2.2.2 Job satisfaction

Job satisfaction was examined using the questionnaire drawn from the Survey Questionnaire on Secondary School Teacher Job Satisfaction (Weiqi, 2007). Teachers are asked to rate their satisfaction with salary, school administration, school facilities, and student competence (4 items) using a 5-point scale ranging from 1 (strongly unsatisfied) to 5 (strongly satisfied). An example of a question from this scale is, “How satisfied are you with your salary?” The scores from these four items were employed as manifest indicators of the latent construct of job satisfaction. CFA showed that the measurement fit the data well: χ2 = 9.5, df = 2, p < 0.01, CFI = 0.99, TLI = 0.98, SRMR = 0.01, RMSEA = 0.07. Cronbach’s α for this scale in the present sample was 0.76.

2.2.3 Job exhaustion

To assess job exhaustion, teachers were asked to rate how often they felt exhausted or burned out while working as a teacher, using a four-point scale ranging from 1 (never) to 4 (often). Previous studies have shown that a single-item measure of self-reported exhaustion is comparable to more established measures that use 22 items for job exhaustion screening (West et al., 2009; Cavanaugh et al., 2020; Zang et al., 2022). This question has been widely used in previous studies (West et al., 2009; Dolan et al., 2015; Lee et al., 2020; Zang et al., 2022) to evaluate job exhaustion.

2.2.4 The proportion of students with SEN

The primary independent variable of interest is the PSENS in mainstream classrooms. Parents were asked to indicate whether their child had any of the following types of SEN: hearing impairment, visual impairment, physical disability, speech impairment, attention deficit hyperactivity disorder, autism/other mental disorders, multiple disabilities, or other conditions. All SEN categories were combined into a single group and coded as 0 for no SEN and 1 for SEN, indicating the child’s SEN status.
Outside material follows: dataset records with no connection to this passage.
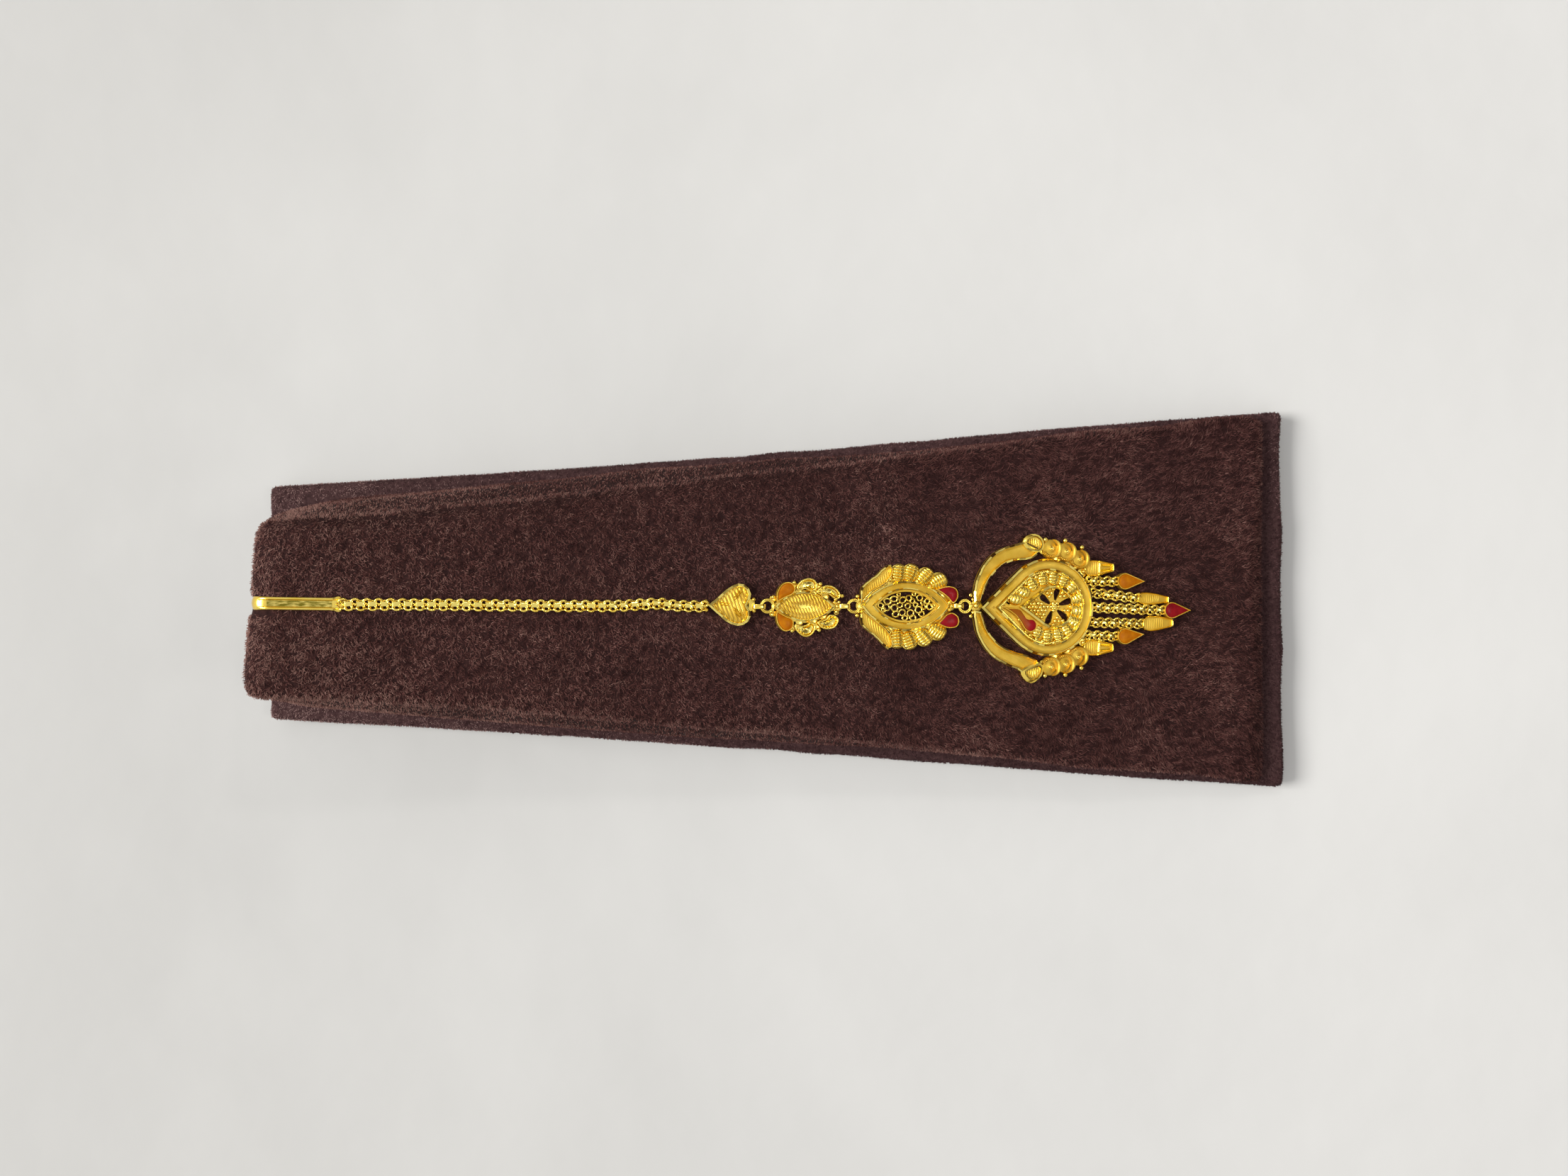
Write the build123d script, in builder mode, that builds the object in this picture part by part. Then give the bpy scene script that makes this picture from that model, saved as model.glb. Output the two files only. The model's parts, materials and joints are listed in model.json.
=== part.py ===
"""Maang tikka, a hair jewel, laid down a plain suede display ramp.

Frame: +X runs from the hook at the ramp's high end to the drops at its low end, +Y is across
the ramp and +Z is up.  The origin is the centre of the base board's underside.  Millimetres.
Jewel pieces are drawn on the ramp's face: along is measured down the slope from the point over
the origin, across is the same as Y, and lift is the height above the face.
"""

import os
from math import acos, cos, radians, sin, tan

from build123d import *

os.makedirs("parts", exist_ok=True)

# Display ramp: a board, and a wedge whose walls all lean in by the angles given
board_length = 160.8
board_width_high = 36.4
board_width_low = 59.2
board_thickness = 4.0
board_corner_radius = 1.5
board_edge_radius = 1.0
pad_back_x = -77.0
pad_front_x = 77.6
pad_width_high = 29.2
pad_width_low = 58.0
pad_corner_radius = 2.6
pad_edge_radius = 2.0
slope_angle = 12.25
face_height = 23.4
back_lean = 14.0
side_lean = 7.0
front_lean = 12.0

# Clearances: a piece lies this far off what carries it, enamel this far inside its cell
gap = 0.2
cell_gap = 0.04

# Goldwork that every link shares
plate = 0.8
rim_height = 1.3
rim_width = 0.4
granule_radius = 0.33
ring_radius = 0.88
ring_wire = 0.44
ring_lift = 0.8
ring_clearance = 0.3
strip_thickness = 0.2
strip_width = 0.65
strip_height = 1.2

# Hook and main chain
hook_front = -59.3
hook_across = -0.25
hook_width = 1.5
hook_thickness = 0.6
hook_back_length = 15.0
hook_bend_radius = 2.5
collar_length = 0.7
collar_width = 2.0
collar_height = 1.3
collar_corner_radius = 0.15
chain_diameter = 1.4
chain_route = [(-58.5, -0.33), (-47.0, -0.38), (-34.0, -0.56), (-23.5, -0.64), (-17.5, -0.36), (-10.5, -0.75)]

# Where each link sits on the face: the heart by its point, the others by their centre
heart_tip = -9.9
heart_across = -0.55
small_centre = 4.1
medium_centre = 19.3
link_across = -0.8
pendant_centre = 41.4
pendant_across = -1.0
pendant_ring = 28.4

# Drops: where each chain starts and ends, then its drop's round end, tip length and kind
drops = [
    {"start": (48.10, 2.83), "end": (52.45, 2.83), "radius": 1.24, "tip": 3.30, "kind": "enamel"},
    {"start": (48.75, 1.11), "end": (56.05, 0.25), "radius": 0.95, "tip": 4.00, "kind": "leaf"},
    {"start": (49.00, -1.10), "end": (60.20, -1.60), "radius": 1.25, "tip": 3.20, "kind": "enamel"},
    {"start": (48.60, -3.32), "end": (56.65, -3.62), "radius": 1.18, "tip": 3.90, "kind": "leaf"},
    {"start": (47.90, -5.30), "end": (52.45, -5.50), "radius": 1.20, "tip": 3.10, "kind": "enamel"},
]

face = Plane(
    origin=(0, 0, face_height),
    x_dir=(cos(radians(slope_angle)), 0, -sin(radians(slope_angle))),
    z_dir=(sin(radians(slope_angle)), 0, cos(radians(slope_angle))),
)


def on_face(along, across, lift=gap):
    """A plane parallel to the ramp's face, centred on a place over it."""
    return Plane(origin=face.from_local_coords((along, across, lift)), x_dir=face.x_dir, z_dir=face.z_dir)


def upright(along, across, lift=gap):
    """A plane that stands on the face along the jewel's line; its Y is the lift."""
    return Plane(origin=face.from_local_coords((along, across, lift)), x_dir=face.x_dir, z_dir=-face.y_dir)


def finish(piece, name):
    """Label a finished piece and write it."""
    piece.part.label = name
    export_step(piece.part, f"parts/{name}.step")


# Base board: a tapered board with softened edges
with BuildPart() as base_board:
    with BuildSketch() as board_outline:
        with BuildLine():
            Polyline(
                (-board_length / 2, board_width_high / 2),
                (board_length / 2, board_width_low / 2),
                (board_length / 2, -board_width_low / 2),
                (-board_length / 2, -board_width_high / 2),
                close=True,
            )
        make_face()
        fillet(board_outline.vertices(), radius=board_corner_radius)
    extrude(amount=board_thickness)
    fillet(base_board.faces().sort_by(Axis.Z)[-1].edges(), radius=board_edge_radius)
finish(base_board, "base_board")


# Ramp pad: a wedge that stands on the board, its walls leaning in, cut off by the sloping face
pad_foot = board_thickness + gap
pad_taper = (pad_width_low - pad_width_high) / 2 / (pad_front_x - pad_back_x)
pad_block_height = 2 * face_height


def pad_outline(height):
    """The pad's outline at a height above its foot."""
    back = pad_back_x + height * tan(radians(back_lean))
    front = pad_front_x - height * tan(radians(front_lean))
    inset = height * tan(radians(side_lean))
    half_back = pad_width_high / 2 + (back - pad_back_x) * pad_taper - inset
    half_front = pad_width_high / 2 + (front - pad_back_x) * pad_taper - inset
    with BuildSketch() as outline:
        with BuildLine():
            Polyline(
                (back, half_back),
                (front, half_front),
                (front, -half_front),
                (back, -half_back),
                close=True,
            )
        make_face()
    return outline.sketch


with BuildPart() as ramp_pad:
    with BuildSketch(Plane.XY.offset(pad_foot)):
        add(pad_outline(0))
    with BuildSketch(Plane.XY.offset(pad_foot + pad_block_height)):
        add(pad_outline(pad_block_height))
    loft(ruled=True)
    split(bisect_by=face, keep=Keep.BOTTOM)
    corners = ramp_pad.edges().filter_by(lambda edge: abs(edge.tangent_at(0.5).Z) > 0.8)
    fillet(corners, radius=pad_corner_radius)
    sloping_face = ramp_pad.faces().sort_by(lambda side: side.normal_at().Z)[-1]
    fillet(sloping_face.edges(), radius=pad_edge_radius)
finish(ramp_pad, "ramp_pad")


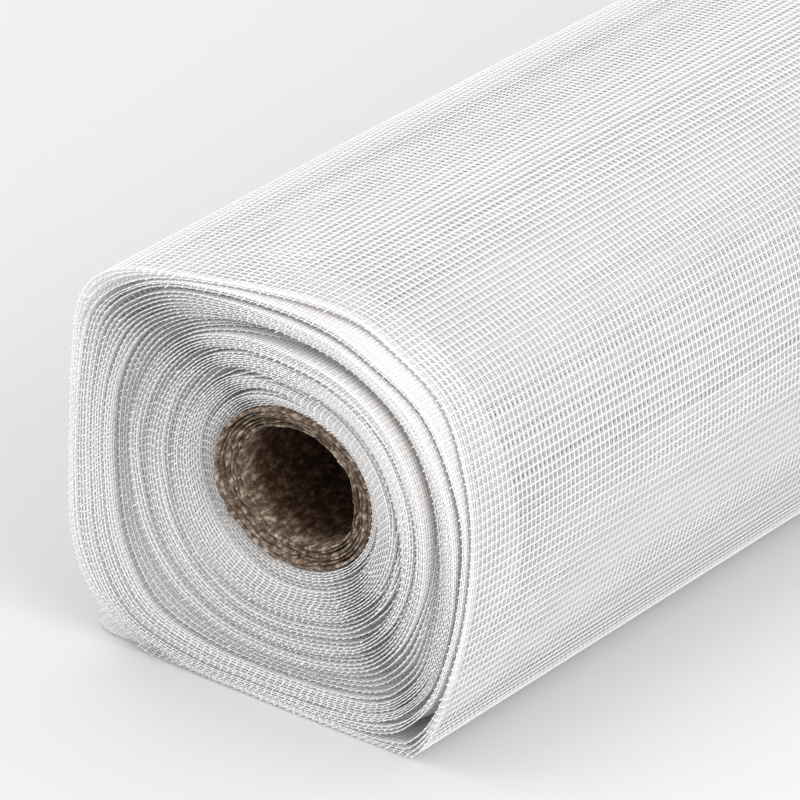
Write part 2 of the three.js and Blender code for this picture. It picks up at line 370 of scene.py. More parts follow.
# ---------------------------------------------------------------- mesh helpers
def build(name, verts, faces, uvs=None, smooth=True):
    """faces is a list of (n, k) index arrays, and uvs a list of (n, k, 2) arrays to match. verts in mm."""
    me = bpy.data.meshes.new(name)
    verts = np.asarray(verts, np.float64).reshape(-1, 3) * MM
    me.vertices.add(len(verts))
    me.vertices.foreach_set("co", verts.astype(np.float32).ravel())
    loops = np.concatenate([f.ravel() for f in faces]).astype(np.int32)
    totals = np.concatenate([np.full(len(f), f.shape[1], np.int32) for f in faces])
    starts = np.concatenate([[0], np.cumsum(totals)[:-1]]).astype(np.int32)
    me.loops.add(len(loops))
    me.loops.foreach_set("vertex_index", loops)
    me.polygons.add(len(totals))
    me.polygons.foreach_set("loop_start", starts)
    me.polygons.foreach_set("use_smooth", np.full(len(totals), smooth))
    if uvs is not None:
        layer = me.uv_layers.new(name="OFBake")
        flat_uv = np.concatenate([u.reshape(-1, 2) for u in uvs]).astype(np.float32)
        layer.uv.foreach_set("vector", flat_uv.ravel())
    me.update(calc_edges=True)
    me.validate()
    obj = bpy.data.objects.new(name, me)
    bpy.context.scene.collection.objects.link(obj)
    return obj


def ring_vectors(a, sides, turn=0.0):
    """Unit vectors of a thread's section: out along the radius, and the other way given."""
    phi = turn + np.arange(sides) * (2 * math.pi / sides)
    return np.cos(phi), np.sin(phi)


def radial(a):
    return np.stack([np.cos(a), np.zeros_like(a), np.sin(a)], -1)


def tangent(a):
    return np.stack([-np.sin(a), np.zeros_like(a), np.cos(a)], -1)


Y_AXIS = np.array([0.0, 1.0, 0.0])


class Pile:
    """Collects the verts, faces and layout of many threads for one mesh."""

    def __init__(self):
        self.verts, self.faces, self.uvs, self.count, self.row = [], [], [], 0, 0

    def weft(self, points, out, radius, sides):
        """One thread round the roll: points (n, 3), out the radial unit vectors."""
        n = len(points)
        c, s = ring_vectors(None, sides, math.pi / 4)
        ringed = (
            points[:, None, :]
            + out[:, None, :] * (c * radius)[None, :, None]
            + Y_AXIS[None, None, :] * (s * radius)[None, :, None]
        )
        i = np.arange(n - 1)[:, None]
        j = np.arange(sides)[None, :]
        k = (j + 1) % sides
        quads = np.stack([i * sides + j, i * sides + k, (i + 1) * sides + k, (i + 1) * sides + j], -1).reshape(-1, 4)
        u0 = (i % WARPS_A_ROW) / WARPS_A_ROW + 0 * j
        row = self.row + i // WARPS_A_ROW
        v0 = row + (j + 0.1) / (sides + 0.2)
        v1 = row + (j + 0.9) / (sides + 0.2)
        du = 1 / WARPS_A_ROW
        uv = np.stack(
            [np.stack([u0, v0], -1), np.stack([u0, v1], -1), np.stack([u0 + du, v1], -1), np.stack([u0 + du, v0], -1)],
            -2,
        ).reshape(-1, 4, 2)
        self.verts.append(ringed.reshape(-1, 3))
        self.faces.append(quads + self.count)
        self.uvs.append(uv)
        self.count += n * sides
        self.row += (n - 2) // WARPS_A_ROW + 1

    def object(self, name):
        for uv in self.uvs:
            uv[..., 1] /= self.row
        quads = np.concatenate(self.faces)
        return build(name, np.concatenate(self.verts), [quads], [np.concatenate(self.uvs)])


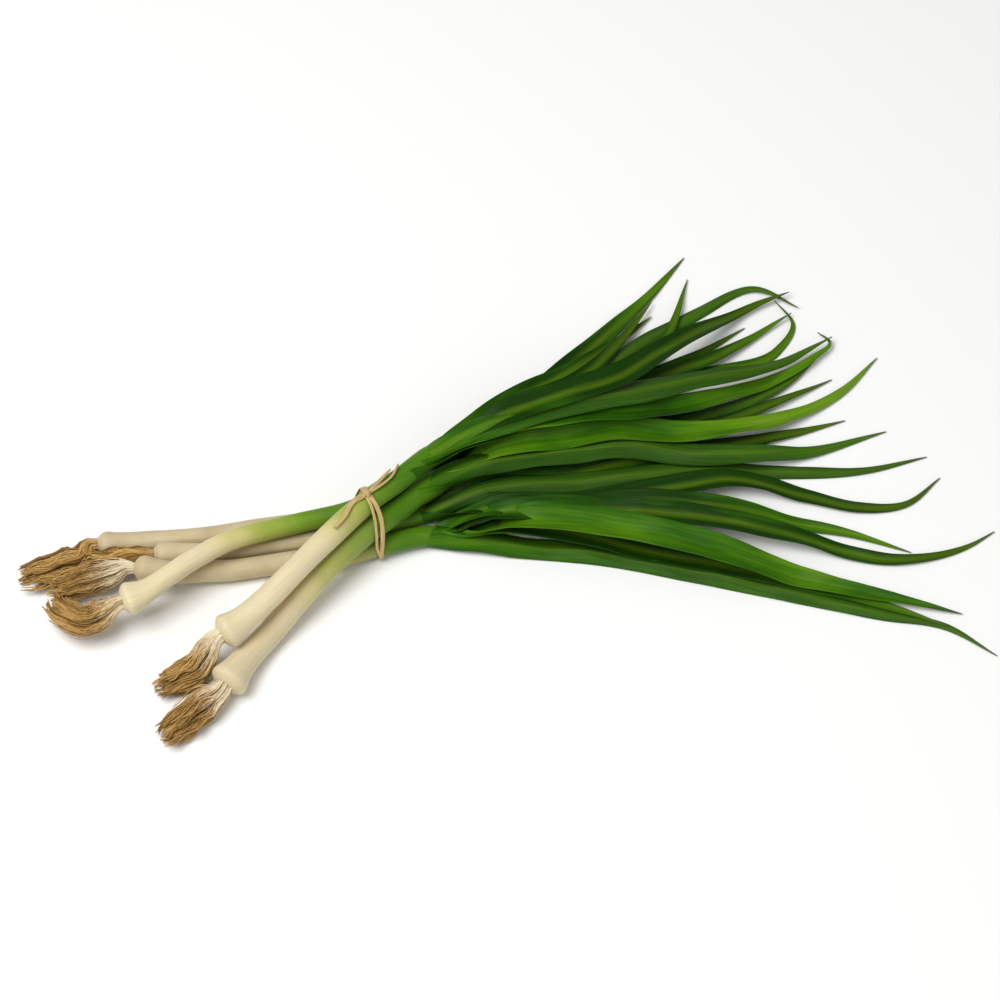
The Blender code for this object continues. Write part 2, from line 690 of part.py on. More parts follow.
def build_tie(stems, heap, collection):
    """The raffia: a band round the stems, a knot on top and three tails, as one body."""
    outline = band_outline(stems)
    pieces = [mesh_object("band", *band_mesh(outline), collection)]
    tops = heap.spread(np.maximum(heap.stem_map(), heap.blades))
    knot_level = float(heap.look(tops, np.array(KNOT_PLACE[0]), np.array(KNOT_PLACE[1]))) + 2.2
    for width, path in TAILS:
        line = smooth_line(path)
        side = side_of(line)
        needed = np.zeros(len(line))
        for share in (-0.6, 0.0, 0.6):
            spot = line + side * width * share
            needed = np.maximum(needed, heap.look(tops, spot[:, 0], spot[:, 1]))
        levels = drape(needed + TAIL_THICK / 2.0 + 0.8, 60.0)
        rows = list(range(0, len(line) - 1, 3)) + [len(line) - 1]
        mesh = ribbon_mesh(line[rows], levels[rows], width, TAIL_THICK)
        pieces.append(mesh_object("tail", *mesh, collection))
        knot_level = max(knot_level, levels[0])
    knot = [(KNOT_PLACE[0] + x, KNOT_PLACE[1] + x * 0.9, knot_level) for x in (-2.6, -1.6, 0.0, 1.6, 2.6)]
    mesh = tube_mesh(knot, [0.9, 1.8, KNOT_RADIUS * 0.8, 1.8, 0.9], 8)
    pieces.append(mesh_object("knot", *mesh, collection))
    result = fuse("raffia_tie", pieces, collection)
    return finish_object(result, "raffia")


def build_all():
    """Lay the onions one on another and tie them."""
    for old in list(bpy.data.objects):
        bpy.data.objects.remove(old)
    collection = bpy.data.collections.new("spring_onion_bunch")
    bpy.context.scene.collection.children.link(collection)
    heap = Heap()
    stems = []
    for onion in ONIONS:
        line = smooth_line(onion.path)
        run = np.arange(len(line), dtype=float)
        radii = stem_radius(onion, run, len(line) - 1.0)
        heights = heap.lay_cord(line, radii, onion.number)
        cut = int(np.argmin(np.abs(band_offset(line))))
        build_shank(onion, line, heights, radii, cut, collection)
        build_roots(onion, np.column_stack((line, heights)), heap, collection)
        build_leaves(onion, line, heights, radii, cut, heap, collection)
        stems.append((line, heights, radii))
    build_tie(stems, heap, collection)


build_all()
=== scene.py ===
"""Dresses the spring onion bunch: root tufts, white shanks, green leaves and a raffia tie.

Sizes are in millimetres and places are measured from the tie. Each finished piece is in metres, in
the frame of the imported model.
"""
import logging
import math
import random
from dataclasses import dataclass, field
from enum import Enum
from typing import Any

import bpy
import numpy as np
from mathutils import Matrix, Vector


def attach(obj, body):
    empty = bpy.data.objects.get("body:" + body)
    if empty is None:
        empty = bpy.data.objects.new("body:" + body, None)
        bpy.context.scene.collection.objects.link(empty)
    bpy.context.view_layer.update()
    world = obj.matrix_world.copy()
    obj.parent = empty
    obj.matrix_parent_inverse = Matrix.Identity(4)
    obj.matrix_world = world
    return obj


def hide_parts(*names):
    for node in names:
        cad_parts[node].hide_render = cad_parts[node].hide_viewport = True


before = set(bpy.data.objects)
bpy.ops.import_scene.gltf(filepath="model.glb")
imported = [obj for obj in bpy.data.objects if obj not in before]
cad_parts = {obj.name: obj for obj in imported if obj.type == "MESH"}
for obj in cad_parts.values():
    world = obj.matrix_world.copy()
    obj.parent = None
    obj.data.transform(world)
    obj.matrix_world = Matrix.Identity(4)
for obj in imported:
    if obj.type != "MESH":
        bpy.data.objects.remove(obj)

log = logging.getLogger("spring_onions")

MM = 0.001
TIE_X, TIE_Y = -62.8, -25.6

# The heap is laid by the same rule as the solids: gaps and tightest bends, the reach of its map, and
# how far the lowest stem is pressed flat where it rests.
STEM_GAP = 0.5
BLADE_GAP = 0.5
STEM_BEND = 110.0
BLADE_BEND = 90.0
MAP_HALF = 300
REST_FLAT = 0.35

# The band's plane leans from the Y axis, and the stems pass a little above the surface near it.
BAND_LEAN = math.radians(20.0)
BAND_WIDTH = 3.4
BAND_GAP = 0.35
BAND_LIFT = 1.5
BAND_NEAR = 4.0
BAND_REACH = 40.0

# A stem is rounded over its root plate, its bulb fades along it, and it closes at its far end.
PLATE_ROUND = 2.5
BULB_REACH = 10.0
CLOSING = 20.0

# Stations along which a blade still follows its stem.
HELD = 8

# Thickness of a blade, width of its tip, and how far from the plate a tuft's own line starts.
BLADE_THICK = 0.7
TIP_WIDTH = 1.0
ROOT_START = 0.4

# The skin's pattern is rolled round a cylinder, and each onion reads its own stretch of it.
PATTERN_RADIUS = 4.5
PATTERN_APART = 40.0

FULL_TURN = 2.0 * math.pi
# Waves start anywhere in a little over a full turn.
ANY_PHASE = 6.3

Place = tuple[float, float]
Faces = list[tuple[int, ...]]


class Slot(Enum):
    """The record's material slots."""

    ROOTS = "roots"
    SHANK = "shank"
    LEAVES = "leaves"
    RAFFIA = "raffia"


class Mark(Enum):
    """Names of the values that the meshes carry for their finishes."""

    SPOT = "spot"
    SHARE = "share"
    GREEN = "green"
    UNDER = "under"


@dataclass(frozen=True)
class Leaf:
    """One blade.

    Attributes:
        foot: where it leaves the stem, past the tie.
        width: its width where it is widest.
        path: the places that its rib passes.
        fold: how far each half is raised, in degrees.
        twist: its roll in degrees at even stops along it.
        tone: how much darker than the others it is, below 0 for a lighter one; partly the blade's own tone
            and partly painted shade that darkens blades lying low in the heap.
    """

    foot: float
    width: float
    path: tuple[Place, ...]
    fold: float = 14.0
    twist: tuple[float, ...] = (0.0, 0.0, 0.0, 0.0)
    tone: float = 0.0


@dataclass(frozen=True)
class Onion:
    """One plant.

    Attributes:
        number: its place in the heap, from the bottom.
        path: the places its stem passes, from the root plate to the fork.
        bulb: radius at the bulb.
        shank: radius of the white stem.
        fork: radius of the green stem.
        roots: the places its root tuft passes.
        root_spread: radius of the tuft.
        leaves: its blades, in the order they are laid.
        green_from: where along the stem the green starts.
        green_full: where the stem is fully green.
        white_roots: how much of the tuft is still white.
        warmth: how far the white skin is tinted darker beige in patches, from 0 to 1.
        tuft_width: width of the dressed tuft as a share of the solid one's.
    """

    number: int
    path: tuple[Place, ...]
    bulb: float
    shank: float
    fork: float
    roots: tuple[Place, ...]
    root_spread: float
    leaves: tuple[Leaf, ...]
    green_from: float = 75.0
    green_full: float = 125.0
    white_roots: float = 0.2
    warmth: float = 0.0
    tuft_width: float = 1.12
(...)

Next, the number of students with SEN was divided by the total class size to obtain the variable representing the PSENS in the classroom. In addition, the average class size in middle schools in Mainland China is 46 students, with most classes exceeding 30 students (The PRC Ministry of Education, 2018). Consequently, only class sizes larger than 30 were considered for the analysis. The decision to amalgamate all types of SEN into a single group was primarily driven by three factors: First, the study’s objective was to examine the impact of the proportion of SEN students on teacher well-being, irrespective of the specific type of SEN. This method provided a comprehensive overview of the situation and aided in understanding the collective impact of SEN students on teachers’ job stress, satisfaction, and exhaustion. Second, while students with different types of SEN might pose unique challenges for teachers, they also exhibit shared characteristics (Ge and Zhang, 2019). For example, irrespective of the type of SEN, these students typically required additional support, personalized attention, and differentiated teaching strategies. By grouping all SEN students together, the study can encapsulate these shared experiences and challenges encountered by teachers. The sample size for individual SEN categories might be insufficient for meaningful statistical analysis, and classes typically contain students with various SEN types (Ge and Zhang, 2019). By amalgamating these categories, the study increased its sample size and statistical robustness, thereby enhancing the reliability and validity of its findings.

2.2.5 Covariates

The following covariates have been found to be correlated with study variables and therefore were included into the analysis (Gong et al., 2018; Zang et al., 2022). These covariates included gender (0 = male. 1 = female), years of teaching, teaching experiences (“Have you ever worked as a teacher in any other schools before you came to work in the present school?” 0 = No, 1 = Yes), professional rank title (0 = junior-level professional rank titles, 1 = senior-level professional rank titles, and 2-senior-level professional rank titles), home teacher (0 = home teacher, 1 = subject teacher), school administration style (what is the administration style of your school?” 1 = very loose, 2 = loose, 3 = moderate, 4 = strict, 5 = very strict), and school learning atmosphere (“what is the overall learning atmosphere of your school?” 1 = very bad, 2 = bad, 3 = moderate, 4 = good, 5 = very good).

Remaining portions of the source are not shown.